El fenómeno ha sido tan alimentado por la sobredosis de épica de estadios (desde la alargada sombra de Arcade Fire al rock tabernario de Kaiser Chiefs: los dos extremos de la balanza en una escala de finura) como por las cualidades euforizantes de ese dance pop (con un ligero toque africanista, que queda muy pintón) que grupos como los irlandeses Two Door Cinema Club se han encargado de propagar a la velocidad de la luz desde hace un lustro. Y sin olvidarnos del influjo paralelo de los galos Phoenix, aún mayor en según qué enclaves.

Sobre el primer factor, hagan la prueba: si se papean entero cualquier festival, cuenten el número de canciones que contienen un uuoooo, un lalalala o un paparapapa, todos ellos muy coreables. Se sorprenderán. Incluso bandas estatales como los ya enojosos Love Of Lesbian han incrementado descaradamente ese porcentaje: un amigo residente en Burriana nos comentaba que su concierto del Arenal Sound se sustanció de forma casi exclusiva en aquellas canciones sobre las que él mismo aplica la tecla skip de su reproductor de CDs. Lógico. Llevaba años sin verles, claro.

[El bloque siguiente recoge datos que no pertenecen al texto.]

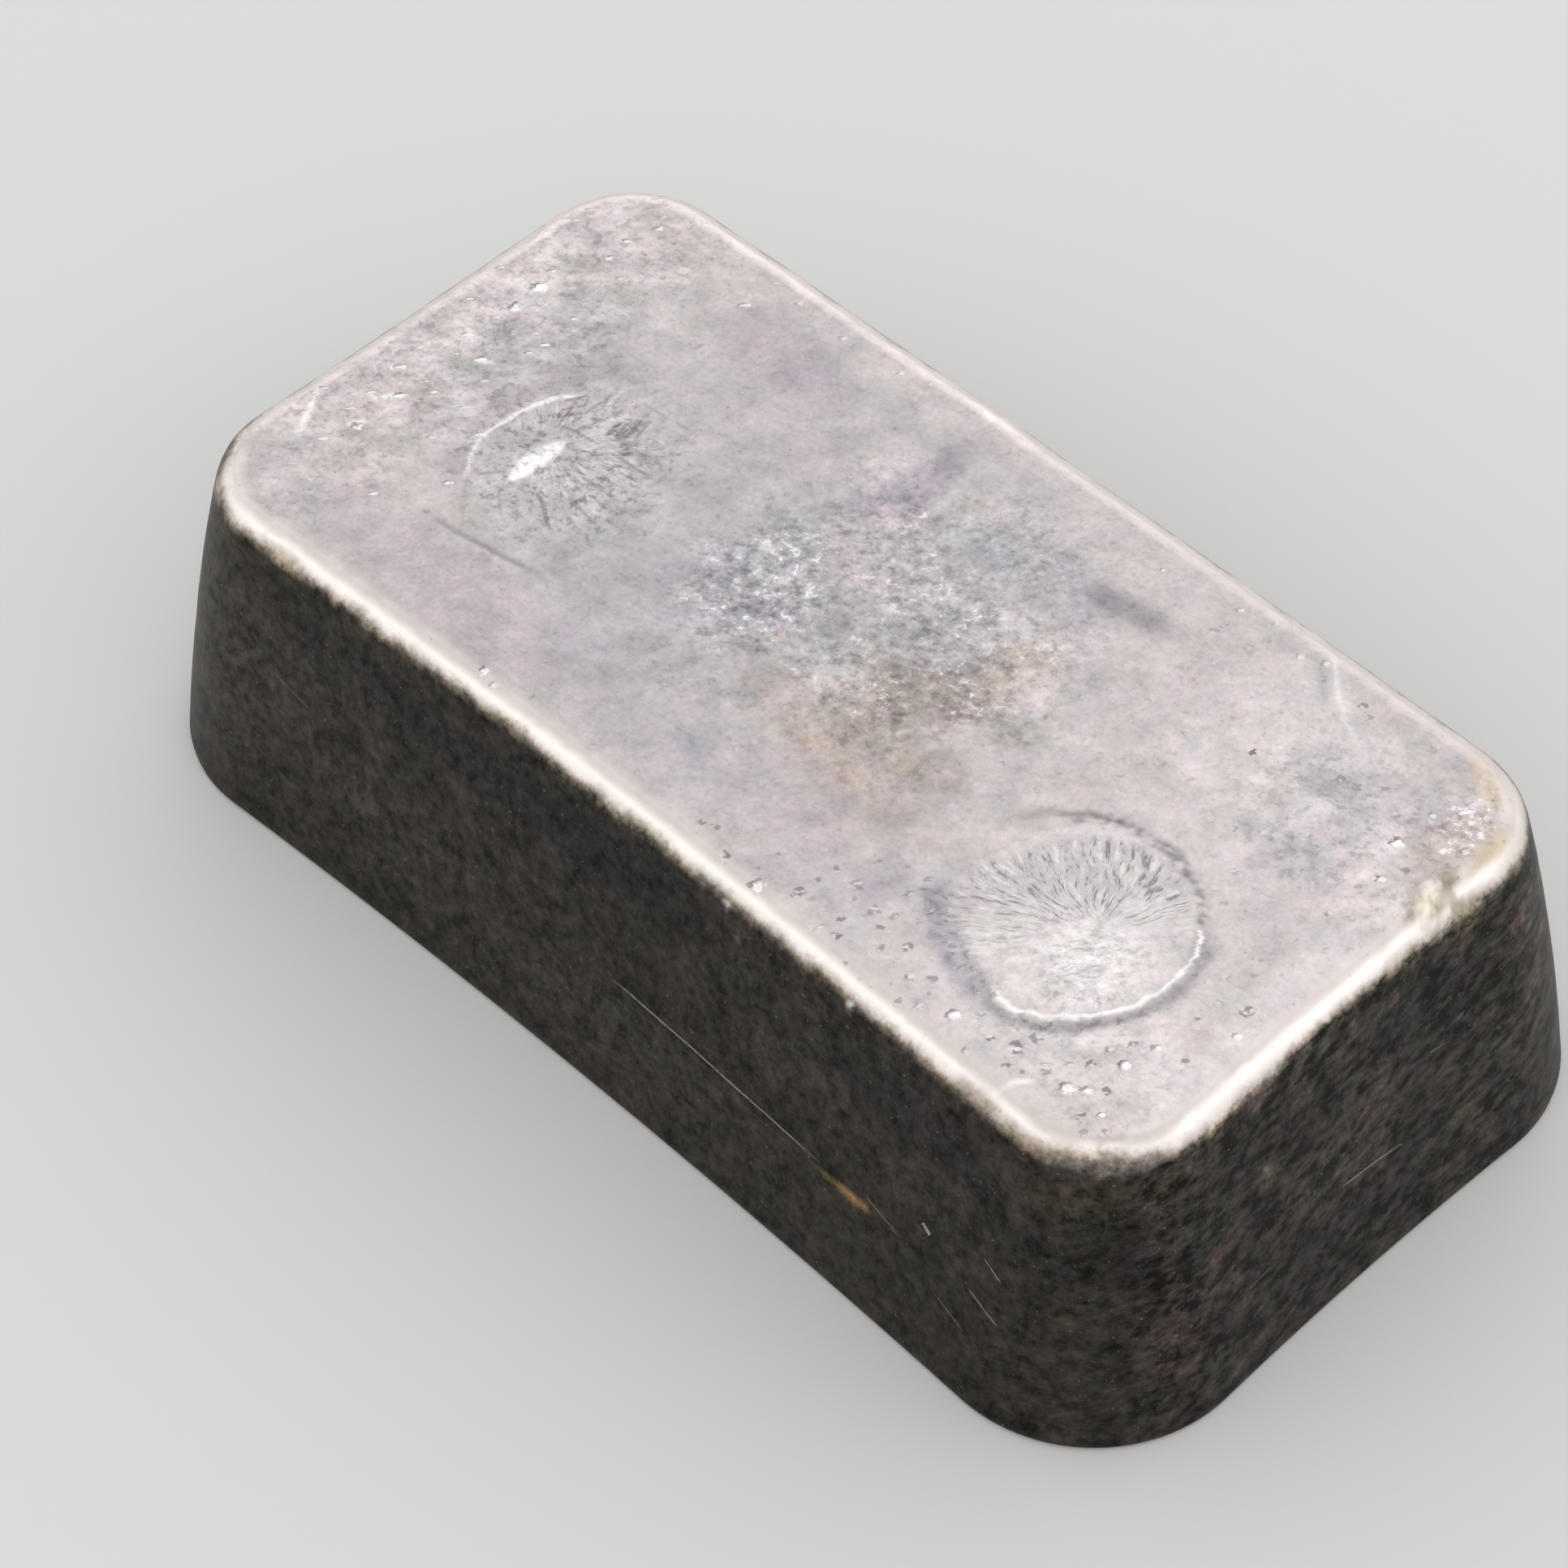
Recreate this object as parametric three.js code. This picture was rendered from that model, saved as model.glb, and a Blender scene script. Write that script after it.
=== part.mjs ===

Sobre lo segundo, la tiranía del bombo a negras (con su machacona insistencia) arrincona cualquier esbozo de disidencia desde la sutileza, la sinuosidad o la aflicción. A menos que uno tenga el crédito de luminarias como Massive Attack o Portishead, tan por encima del bien y del mal. El 95% de nuestros festivales no son lugares para el slowcore, el folk lánguido o la electrónica minimalista, desde luego. Y es muy poco lo que separa a los daneses Reptile Youth de los finlandeses Satellite Stories, los suecos The Royal Concept o los noruegos Kakkmaddafakka: todos formaron parte de la oferta del Arenal Sound en 2013 con sus bailables propuestas, de perfil creativamente  poco exigente y contoneo fácil. Y alguno de ellos ha repetido este mismo año, engrosando una nómina que los islandeses FM Belfast o la danesa Karen Marie Orsted (MO) han ampliado a otras citas. Porque no hay nadie mejor que los escandinavos para vender sucedáneos musicales en serie. Y en esta clase de eventos, más vale un sucedáneo en mano (por reiterativo que pueda resultar) que un fino estilista volando.

Precisamente esa inmisericorde cadencia del bombo festivalero puede ayudar a entender el éxito de bandas como los madrileños Izal, uno de los nombres omnipresentes en esa cartografía a la que prácticamente ninguna gran capital de provincia española queda inmune. Y es que si hay algo que también evidencian nuestros festivales es el doble ancho de vía por el que circula el pop independiente en nuestro país, en una secuencia que ellos mismos se encargan de alimentar ad infinitum. Mientras las hordas del indie más esterilizado e inocuo congregan multitudes enardecidas en horario estelar (los Izal, Vetusta Morla, Love of Lesbian o Lori Meyers), toda una pléyade de bandas con argumentos más sólidos se pasea por recintos semivacíos y abrasados aún por el sol (El Pardo, Triángulo de Amor Bizarro, Pony Bravo). Pero el grueso del público es soberano, claro está. Y el ciclo no tiene visos de enderezarse mientras la joven clientela de los primeros siga dispuesta a degustar el mismo plato una y otra vez, por muy recalentado que se les sirva.